WDR-Doku "Richter Gottes" Die geheimen Gerichte der Kirche
Die Kirche hat ihre eigenen Gesetze. Das ist wörtlich zu nehmen, denn hier gibt es eine Paralleljustiz mit eigenen Gerichten und mit Juristen, die verbindliche Urteile fällen. Die WDR-Dokumentation "Richter Gottes. Die geheimen Prozesse der Kirche", die am Montagabend im "Ersten" lief, weist nach, dass diese Gerichte bei Fällen wie Kindesmissbrauch nicht so genau hinsehen.
Pfarrer Peter R. ist die Hauptperson einer Geschichte, die eher im Mittelalter spielen könnte – als Kirchen mächtiger waren als so mancher Herrscher. Doch die Dokumentation zeigt die Gegenwart, in der Peter R. für hundertfachen Kindesmissbrauch nicht einmal bestraft wird und der später für ein weiteres Vergehen eine vergleichsweise geringe Geldstrafe von 4000 Euro zahlen muss, da die anderen Fälle verjährt sind. Es entsteht der Eindruck, als wolle das Kirchengericht sich nicht nachsagen lassen, sie hätten ihren pädophilen Pfarrer gänzlich davonkommen lassen.

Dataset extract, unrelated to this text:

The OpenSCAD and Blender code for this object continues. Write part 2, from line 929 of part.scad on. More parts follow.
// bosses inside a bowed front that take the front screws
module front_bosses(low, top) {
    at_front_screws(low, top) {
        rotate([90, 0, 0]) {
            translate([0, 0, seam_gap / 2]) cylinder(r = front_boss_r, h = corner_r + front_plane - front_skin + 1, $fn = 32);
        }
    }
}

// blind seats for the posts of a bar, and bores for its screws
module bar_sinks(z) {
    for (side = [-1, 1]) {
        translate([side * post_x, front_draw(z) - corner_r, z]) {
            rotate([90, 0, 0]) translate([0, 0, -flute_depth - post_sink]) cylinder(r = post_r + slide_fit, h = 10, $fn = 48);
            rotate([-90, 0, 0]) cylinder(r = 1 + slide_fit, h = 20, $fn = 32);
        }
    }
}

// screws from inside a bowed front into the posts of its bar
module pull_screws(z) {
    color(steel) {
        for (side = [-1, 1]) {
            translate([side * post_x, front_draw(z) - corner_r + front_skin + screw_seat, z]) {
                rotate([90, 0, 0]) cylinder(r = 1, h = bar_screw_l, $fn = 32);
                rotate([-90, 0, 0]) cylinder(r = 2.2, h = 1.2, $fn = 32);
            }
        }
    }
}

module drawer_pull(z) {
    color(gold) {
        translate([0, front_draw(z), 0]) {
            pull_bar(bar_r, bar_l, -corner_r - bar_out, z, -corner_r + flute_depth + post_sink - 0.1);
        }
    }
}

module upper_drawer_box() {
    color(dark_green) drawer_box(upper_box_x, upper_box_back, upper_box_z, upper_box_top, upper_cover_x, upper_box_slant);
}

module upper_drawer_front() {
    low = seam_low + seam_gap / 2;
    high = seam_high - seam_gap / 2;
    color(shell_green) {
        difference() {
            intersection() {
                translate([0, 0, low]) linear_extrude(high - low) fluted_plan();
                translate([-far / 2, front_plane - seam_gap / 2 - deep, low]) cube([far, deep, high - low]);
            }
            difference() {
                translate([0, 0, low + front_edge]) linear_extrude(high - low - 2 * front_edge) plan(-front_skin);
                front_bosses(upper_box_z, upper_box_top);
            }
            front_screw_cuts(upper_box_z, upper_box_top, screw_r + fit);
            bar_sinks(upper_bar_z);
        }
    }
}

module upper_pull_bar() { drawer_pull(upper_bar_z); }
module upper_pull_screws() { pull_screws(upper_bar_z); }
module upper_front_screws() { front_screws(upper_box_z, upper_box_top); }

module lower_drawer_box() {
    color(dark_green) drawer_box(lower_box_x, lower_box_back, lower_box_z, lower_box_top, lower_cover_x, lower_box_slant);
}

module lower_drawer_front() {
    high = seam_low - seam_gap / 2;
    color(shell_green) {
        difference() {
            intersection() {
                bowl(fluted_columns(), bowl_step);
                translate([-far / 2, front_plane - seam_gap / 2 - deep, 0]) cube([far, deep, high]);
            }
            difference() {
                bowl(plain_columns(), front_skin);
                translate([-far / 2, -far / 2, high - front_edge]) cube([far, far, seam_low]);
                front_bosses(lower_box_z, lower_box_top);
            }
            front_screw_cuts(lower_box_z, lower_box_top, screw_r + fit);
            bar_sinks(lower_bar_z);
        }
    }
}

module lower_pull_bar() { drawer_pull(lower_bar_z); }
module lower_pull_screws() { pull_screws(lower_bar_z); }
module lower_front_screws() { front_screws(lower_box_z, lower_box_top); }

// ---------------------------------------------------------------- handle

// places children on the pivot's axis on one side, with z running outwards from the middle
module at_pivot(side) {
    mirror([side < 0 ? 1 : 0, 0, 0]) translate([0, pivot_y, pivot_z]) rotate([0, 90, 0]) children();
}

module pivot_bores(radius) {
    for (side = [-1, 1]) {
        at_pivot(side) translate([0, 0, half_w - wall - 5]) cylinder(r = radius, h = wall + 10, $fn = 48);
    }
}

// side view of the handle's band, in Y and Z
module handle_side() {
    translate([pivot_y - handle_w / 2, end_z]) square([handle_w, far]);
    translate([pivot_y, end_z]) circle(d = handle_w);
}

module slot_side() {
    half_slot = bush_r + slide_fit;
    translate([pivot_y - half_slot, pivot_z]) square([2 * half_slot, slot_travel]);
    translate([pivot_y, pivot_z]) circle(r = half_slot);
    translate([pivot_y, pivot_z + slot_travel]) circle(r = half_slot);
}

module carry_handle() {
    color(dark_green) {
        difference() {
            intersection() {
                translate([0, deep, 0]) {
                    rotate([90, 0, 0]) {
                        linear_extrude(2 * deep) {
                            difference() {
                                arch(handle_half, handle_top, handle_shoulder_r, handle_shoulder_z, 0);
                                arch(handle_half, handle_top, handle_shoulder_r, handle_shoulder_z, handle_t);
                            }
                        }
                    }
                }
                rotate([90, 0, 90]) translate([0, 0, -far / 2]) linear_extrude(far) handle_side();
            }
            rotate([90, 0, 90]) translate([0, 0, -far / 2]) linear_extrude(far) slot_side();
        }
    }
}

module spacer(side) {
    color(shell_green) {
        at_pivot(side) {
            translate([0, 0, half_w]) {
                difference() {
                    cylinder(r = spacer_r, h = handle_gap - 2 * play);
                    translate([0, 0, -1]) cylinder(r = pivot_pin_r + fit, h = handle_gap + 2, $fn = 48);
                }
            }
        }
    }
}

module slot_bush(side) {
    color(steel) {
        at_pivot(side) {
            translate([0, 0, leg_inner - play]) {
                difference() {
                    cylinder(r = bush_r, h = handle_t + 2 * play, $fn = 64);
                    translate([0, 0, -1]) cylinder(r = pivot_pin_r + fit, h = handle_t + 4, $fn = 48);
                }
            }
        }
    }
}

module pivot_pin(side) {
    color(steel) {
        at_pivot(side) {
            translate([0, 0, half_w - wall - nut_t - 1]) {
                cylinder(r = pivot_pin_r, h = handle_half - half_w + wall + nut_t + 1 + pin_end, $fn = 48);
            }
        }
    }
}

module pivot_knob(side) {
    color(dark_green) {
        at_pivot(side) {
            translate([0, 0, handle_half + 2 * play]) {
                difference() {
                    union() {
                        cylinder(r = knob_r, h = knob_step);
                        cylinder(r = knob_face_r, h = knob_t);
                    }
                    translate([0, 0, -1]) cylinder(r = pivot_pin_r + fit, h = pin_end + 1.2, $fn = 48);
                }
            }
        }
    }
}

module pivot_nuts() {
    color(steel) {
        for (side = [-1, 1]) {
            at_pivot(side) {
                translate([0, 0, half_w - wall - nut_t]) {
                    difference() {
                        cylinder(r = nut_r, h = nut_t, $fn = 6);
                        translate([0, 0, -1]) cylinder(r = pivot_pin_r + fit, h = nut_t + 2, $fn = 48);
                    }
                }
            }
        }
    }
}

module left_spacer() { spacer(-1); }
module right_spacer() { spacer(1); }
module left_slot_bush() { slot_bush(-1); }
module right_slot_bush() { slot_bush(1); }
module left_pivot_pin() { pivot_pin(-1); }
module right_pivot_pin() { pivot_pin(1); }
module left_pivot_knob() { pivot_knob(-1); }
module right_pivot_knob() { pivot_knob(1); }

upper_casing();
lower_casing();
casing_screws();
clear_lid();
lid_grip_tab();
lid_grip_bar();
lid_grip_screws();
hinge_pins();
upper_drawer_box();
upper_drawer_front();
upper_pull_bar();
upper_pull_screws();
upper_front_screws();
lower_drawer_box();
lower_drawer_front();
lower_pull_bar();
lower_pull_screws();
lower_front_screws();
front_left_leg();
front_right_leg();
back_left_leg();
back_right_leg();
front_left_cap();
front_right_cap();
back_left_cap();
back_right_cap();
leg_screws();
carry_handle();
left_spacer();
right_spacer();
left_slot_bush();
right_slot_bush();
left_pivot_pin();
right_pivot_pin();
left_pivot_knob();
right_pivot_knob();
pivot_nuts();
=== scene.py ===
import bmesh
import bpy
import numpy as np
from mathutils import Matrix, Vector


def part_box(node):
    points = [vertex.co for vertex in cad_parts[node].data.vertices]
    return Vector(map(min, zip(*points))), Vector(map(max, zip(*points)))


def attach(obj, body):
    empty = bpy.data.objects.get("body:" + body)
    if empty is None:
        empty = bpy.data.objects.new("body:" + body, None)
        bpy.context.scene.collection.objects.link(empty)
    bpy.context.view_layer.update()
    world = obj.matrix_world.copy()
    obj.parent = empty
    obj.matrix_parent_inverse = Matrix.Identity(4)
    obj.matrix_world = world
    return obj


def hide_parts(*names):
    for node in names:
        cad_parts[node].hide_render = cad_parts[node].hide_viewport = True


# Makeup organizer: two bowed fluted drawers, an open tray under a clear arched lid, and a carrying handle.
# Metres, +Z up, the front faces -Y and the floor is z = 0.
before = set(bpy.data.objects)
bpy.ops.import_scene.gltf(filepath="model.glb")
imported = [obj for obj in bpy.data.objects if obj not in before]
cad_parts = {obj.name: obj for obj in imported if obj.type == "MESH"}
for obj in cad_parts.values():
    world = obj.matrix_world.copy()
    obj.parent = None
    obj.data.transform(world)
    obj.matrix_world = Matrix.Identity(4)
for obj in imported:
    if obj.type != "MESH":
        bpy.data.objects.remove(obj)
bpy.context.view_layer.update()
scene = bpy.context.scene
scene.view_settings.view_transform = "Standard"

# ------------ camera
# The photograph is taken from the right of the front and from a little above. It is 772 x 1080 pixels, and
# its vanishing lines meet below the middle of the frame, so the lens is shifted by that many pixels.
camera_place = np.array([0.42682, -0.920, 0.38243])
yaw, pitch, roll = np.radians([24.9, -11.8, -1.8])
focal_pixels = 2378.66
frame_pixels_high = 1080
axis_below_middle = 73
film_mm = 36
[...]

Die katholische Kirche schützte Peter R. über Jahrzehnte, obwohlsie von den Vergehen wusste. Er hat Kinder sexuell genötigt, sie angefasst, geküsst und zum Masturbieren gezwungen. Als der Druck zu groß wird, übergibt das Kirchengericht den Fall an die Oberstaatsanwaltschaft, offenbart jedoch nicht alle Details des Falles. Dass es sich um einen der Haupttäter des Missbrauchsskandals am Berliner Canisius-Kolleg handelt, erfährt der Staatsanwalt nicht und geht deshalb von völlig falschen Voraussetzungen aus. Das Verfahren wird schließlich eingestellt.
Kirchengericht prüft Ehen auf Gültigkeit
Doch die Kirchengerichte sind in Deutschland gewollt und sogar im Grundgesetz verankert. In der Hauptsache kümmern sie sich allerdings um Kirchen-eigene "Gesetze", beispielsweise um die Gültigkeit von Eheschließungen. Und hier schauen sie im Gegensatz zu den Missbrauchsfällen ganz genau hin. Die Vorgeladenen werden stundenlang zu intimsten Details verhört, immer wieder Fangfragen gestellt. Es werden ausgewählte Psychologen hinzugezogen, die die speziellen Regeln der Kirche kennen, verstehen und anwenden.
Die Anzahl der Paare, die einen Eheprozess führen, ist hoch. Die Kirche beschäftigt in Deutschland mehr als 700.000 Menschen in den verschiedensten Einrichtungen, Schulen, Kindergärten oder Beratungsstellen. Es kommt häufig vor, dass Angestellte Gefahr laufen, ihren Job zu verlieren, beispielsweise wenn sie mit einem Partner zusammenleben wollen, der bereits geschieden ist. Damit das möglich ist, muss dessen erste Ehe für ungültig erklärt werden. War der Partner zum Zeitpunkt der ersten Eheschließung geistig unreif oder stand er in einem Abhängigkeitsverhältnis? Wird die Ehe aufgehoben, steht der zweiten Heirat nichts im Wege. Deshalb haben die Paare selbst ein großes Interesse, ein Kirchengericht aufzusuchen.
Abgründe dieses parallelen Rechtssystems
Die WDR-Dokumentation "Richter Gottes. Die geheimen Prozesse der Kirche" zeigt sehr detailliert die Abgründe dieses parallelen Rechtssystems auf, indem sie ausführliche Interviews mit Betroffenen führt. Zudem kommen ein Psychologe und eine Kirchenrichterin zu Wort. Als Zuschauer hätte man sich zusätzlich gewünscht, einmal in das "Gesicht des Bösen" dieser Justiz blicken zu können: Wer hat Peter R. davonkommen lassen? Welche Richter sprachen die Urteile in diesen Fällen? Wer rechtfertigt mit welcher Erklärung, dass nicht einmal die Betroffenen erfahren dürfen, dass in ihrer Sache verhandelt wird? Trotzdem ist die Dokumentation sehenswert. Sie ist bis zum 30. November 2016 in der ARD-Mediathek verfügbar.